BEGIN DATA SUPPLIED

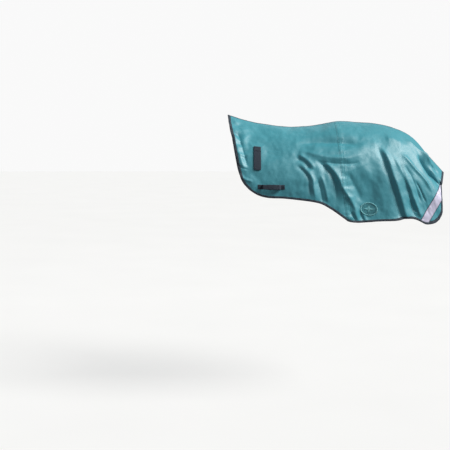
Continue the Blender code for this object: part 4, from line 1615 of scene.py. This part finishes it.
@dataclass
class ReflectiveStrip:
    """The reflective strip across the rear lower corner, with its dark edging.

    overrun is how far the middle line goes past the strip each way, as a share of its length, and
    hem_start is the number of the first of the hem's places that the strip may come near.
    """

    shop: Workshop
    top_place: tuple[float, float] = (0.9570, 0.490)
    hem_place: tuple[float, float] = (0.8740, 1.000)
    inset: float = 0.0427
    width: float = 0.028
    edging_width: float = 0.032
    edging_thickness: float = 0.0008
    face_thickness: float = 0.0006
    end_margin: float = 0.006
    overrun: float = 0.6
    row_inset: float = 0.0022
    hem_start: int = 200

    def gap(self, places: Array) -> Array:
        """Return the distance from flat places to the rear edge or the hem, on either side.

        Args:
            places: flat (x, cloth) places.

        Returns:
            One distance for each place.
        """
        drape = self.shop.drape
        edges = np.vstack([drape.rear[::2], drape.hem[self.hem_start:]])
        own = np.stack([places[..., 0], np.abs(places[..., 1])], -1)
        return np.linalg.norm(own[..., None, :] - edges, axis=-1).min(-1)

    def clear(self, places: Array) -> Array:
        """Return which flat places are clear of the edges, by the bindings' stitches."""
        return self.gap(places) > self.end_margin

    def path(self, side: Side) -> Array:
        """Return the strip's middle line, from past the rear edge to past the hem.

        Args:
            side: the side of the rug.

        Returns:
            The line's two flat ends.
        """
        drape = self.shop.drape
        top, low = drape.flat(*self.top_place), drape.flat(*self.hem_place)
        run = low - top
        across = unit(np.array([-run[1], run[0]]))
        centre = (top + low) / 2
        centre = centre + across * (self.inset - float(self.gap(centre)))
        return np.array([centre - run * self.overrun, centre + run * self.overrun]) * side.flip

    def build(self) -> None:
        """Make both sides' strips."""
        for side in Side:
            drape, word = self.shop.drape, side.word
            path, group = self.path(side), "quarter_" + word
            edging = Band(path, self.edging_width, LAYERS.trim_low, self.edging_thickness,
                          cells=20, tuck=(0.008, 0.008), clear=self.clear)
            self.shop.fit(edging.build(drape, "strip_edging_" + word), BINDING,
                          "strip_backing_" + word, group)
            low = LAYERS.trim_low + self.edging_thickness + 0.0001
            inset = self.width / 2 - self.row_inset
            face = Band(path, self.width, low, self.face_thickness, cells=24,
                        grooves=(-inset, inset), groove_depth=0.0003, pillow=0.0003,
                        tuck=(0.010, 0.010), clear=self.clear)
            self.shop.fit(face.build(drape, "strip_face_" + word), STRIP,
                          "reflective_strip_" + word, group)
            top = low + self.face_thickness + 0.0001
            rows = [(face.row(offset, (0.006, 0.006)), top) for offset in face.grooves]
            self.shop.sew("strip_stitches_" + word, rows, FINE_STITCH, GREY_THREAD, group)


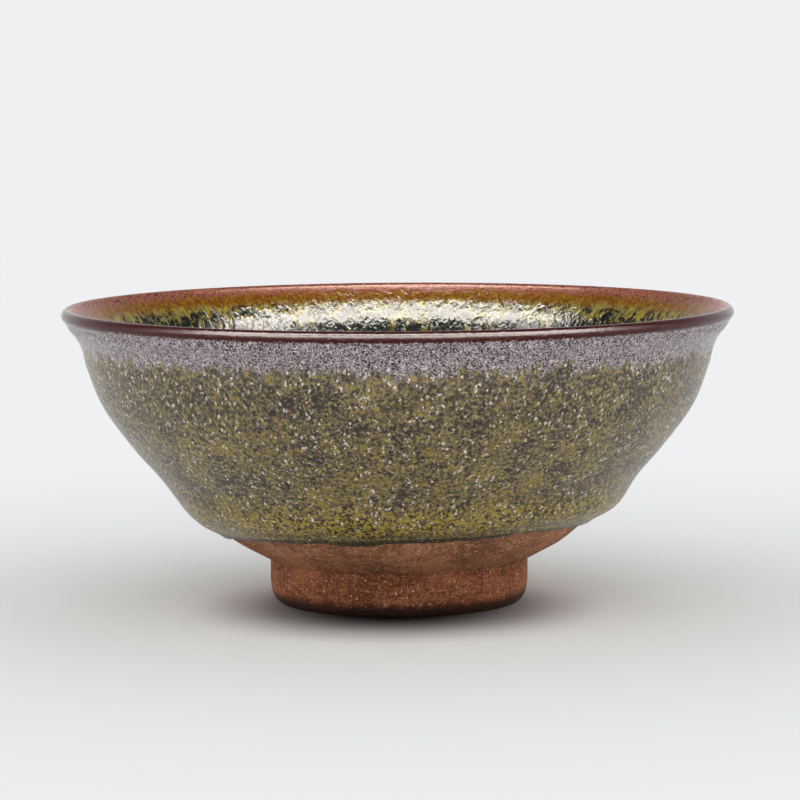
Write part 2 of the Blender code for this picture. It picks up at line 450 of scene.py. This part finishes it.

END DATA SUPPLIED

Your task is to repeat the data exactly; please include every line.

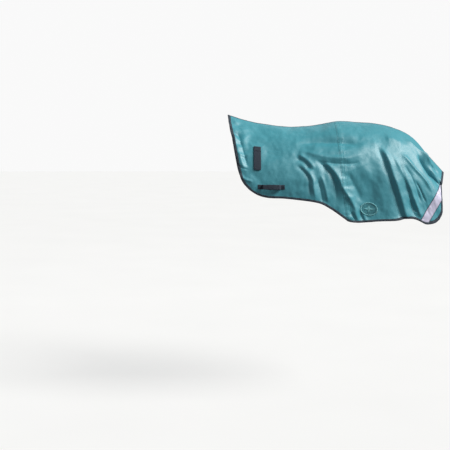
Continue the Blender code for this object: part 4, from line 1615 of scene.py. This part finishes it.
@dataclass
class ReflectiveStrip:
    """The reflective strip across the rear lower corner, with its dark edging.

    overrun is how far the middle line goes past the strip each way, as a share of its length, and
    hem_start is the number of the first of the hem's places that the strip may come near.
    """

    shop: Workshop
    top_place: tuple[float, float] = (0.9570, 0.490)
    hem_place: tuple[float, float] = (0.8740, 1.000)
    inset: float = 0.0427
    width: float = 0.028
    edging_width: float = 0.032
    edging_thickness: float = 0.0008
    face_thickness: float = 0.0006
    end_margin: float = 0.006
    overrun: float = 0.6
    row_inset: float = 0.0022
    hem_start: int = 200

    def gap(self, places: Array) -> Array:
        """Return the distance from flat places to the rear edge or the hem, on either side.

        Args:
            places: flat (x, cloth) places.

        Returns:
            One distance for each place.
        """
        drape = self.shop.drape
        edges = np.vstack([drape.rear[::2], drape.hem[self.hem_start:]])
        own = np.stack([places[..., 0], np.abs(places[..., 1])], -1)
        return np.linalg.norm(own[..., None, :] - edges, axis=-1).min(-1)

    def clear(self, places: Array) -> Array:
        """Return which flat places are clear of the edges, by the bindings' stitches."""
        return self.gap(places) > self.end_margin

    def path(self, side: Side) -> Array:
        """Return the strip's middle line, from past the rear edge to past the hem.

        Args:
            side: the side of the rug.

        Returns:
            The line's two flat ends.
        """
        drape = self.shop.drape
        top, low = drape.flat(*self.top_place), drape.flat(*self.hem_place)
        run = low - top
        across = unit(np.array([-run[1], run[0]]))
        centre = (top + low) / 2
        centre = centre + across * (self.inset - float(self.gap(centre)))
        return np.array([centre - run * self.overrun, centre + run * self.overrun]) * side.flip

    def build(self) -> None:
        """Make both sides' strips."""
        for side in Side:
            drape, word = self.shop.drape, side.word
            path, group = self.path(side), "quarter_" + word
            edging = Band(path, self.edging_width, LAYERS.trim_low, self.edging_thickness,
                          cells=20, tuck=(0.008, 0.008), clear=self.clear)
            self.shop.fit(edging.build(drape, "strip_edging_" + word), BINDING,
                          "strip_backing_" + word, group)
            low = LAYERS.trim_low + self.edging_thickness + 0.0001
            inset = self.width / 2 - self.row_inset
            face = Band(path, self.width, low, self.face_thickness, cells=24,
                        grooves=(-inset, inset), groove_depth=0.0003, pillow=0.0003,
                        tuck=(0.010, 0.010), clear=self.clear)
            self.shop.fit(face.build(drape, "strip_face_" + word), STRIP,
                          "reflective_strip_" + word, group)
            top = low + self.face_thickness + 0.0001
            rows = [(face.row(offset, (0.006, 0.006)), top) for offset in face.grooves]
            self.shop.sew("strip_stitches_" + word, rows, FINE_STITCH, GREY_THREAD, group)


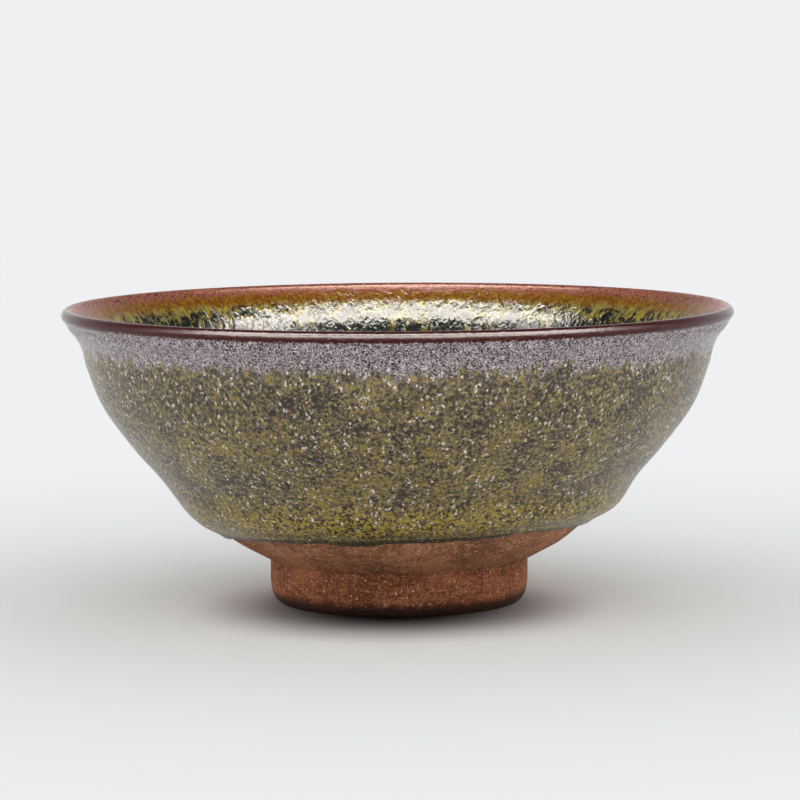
Write part 2 of the Blender code for this picture. It picks up at line 450 of scene.py. This part finishes it.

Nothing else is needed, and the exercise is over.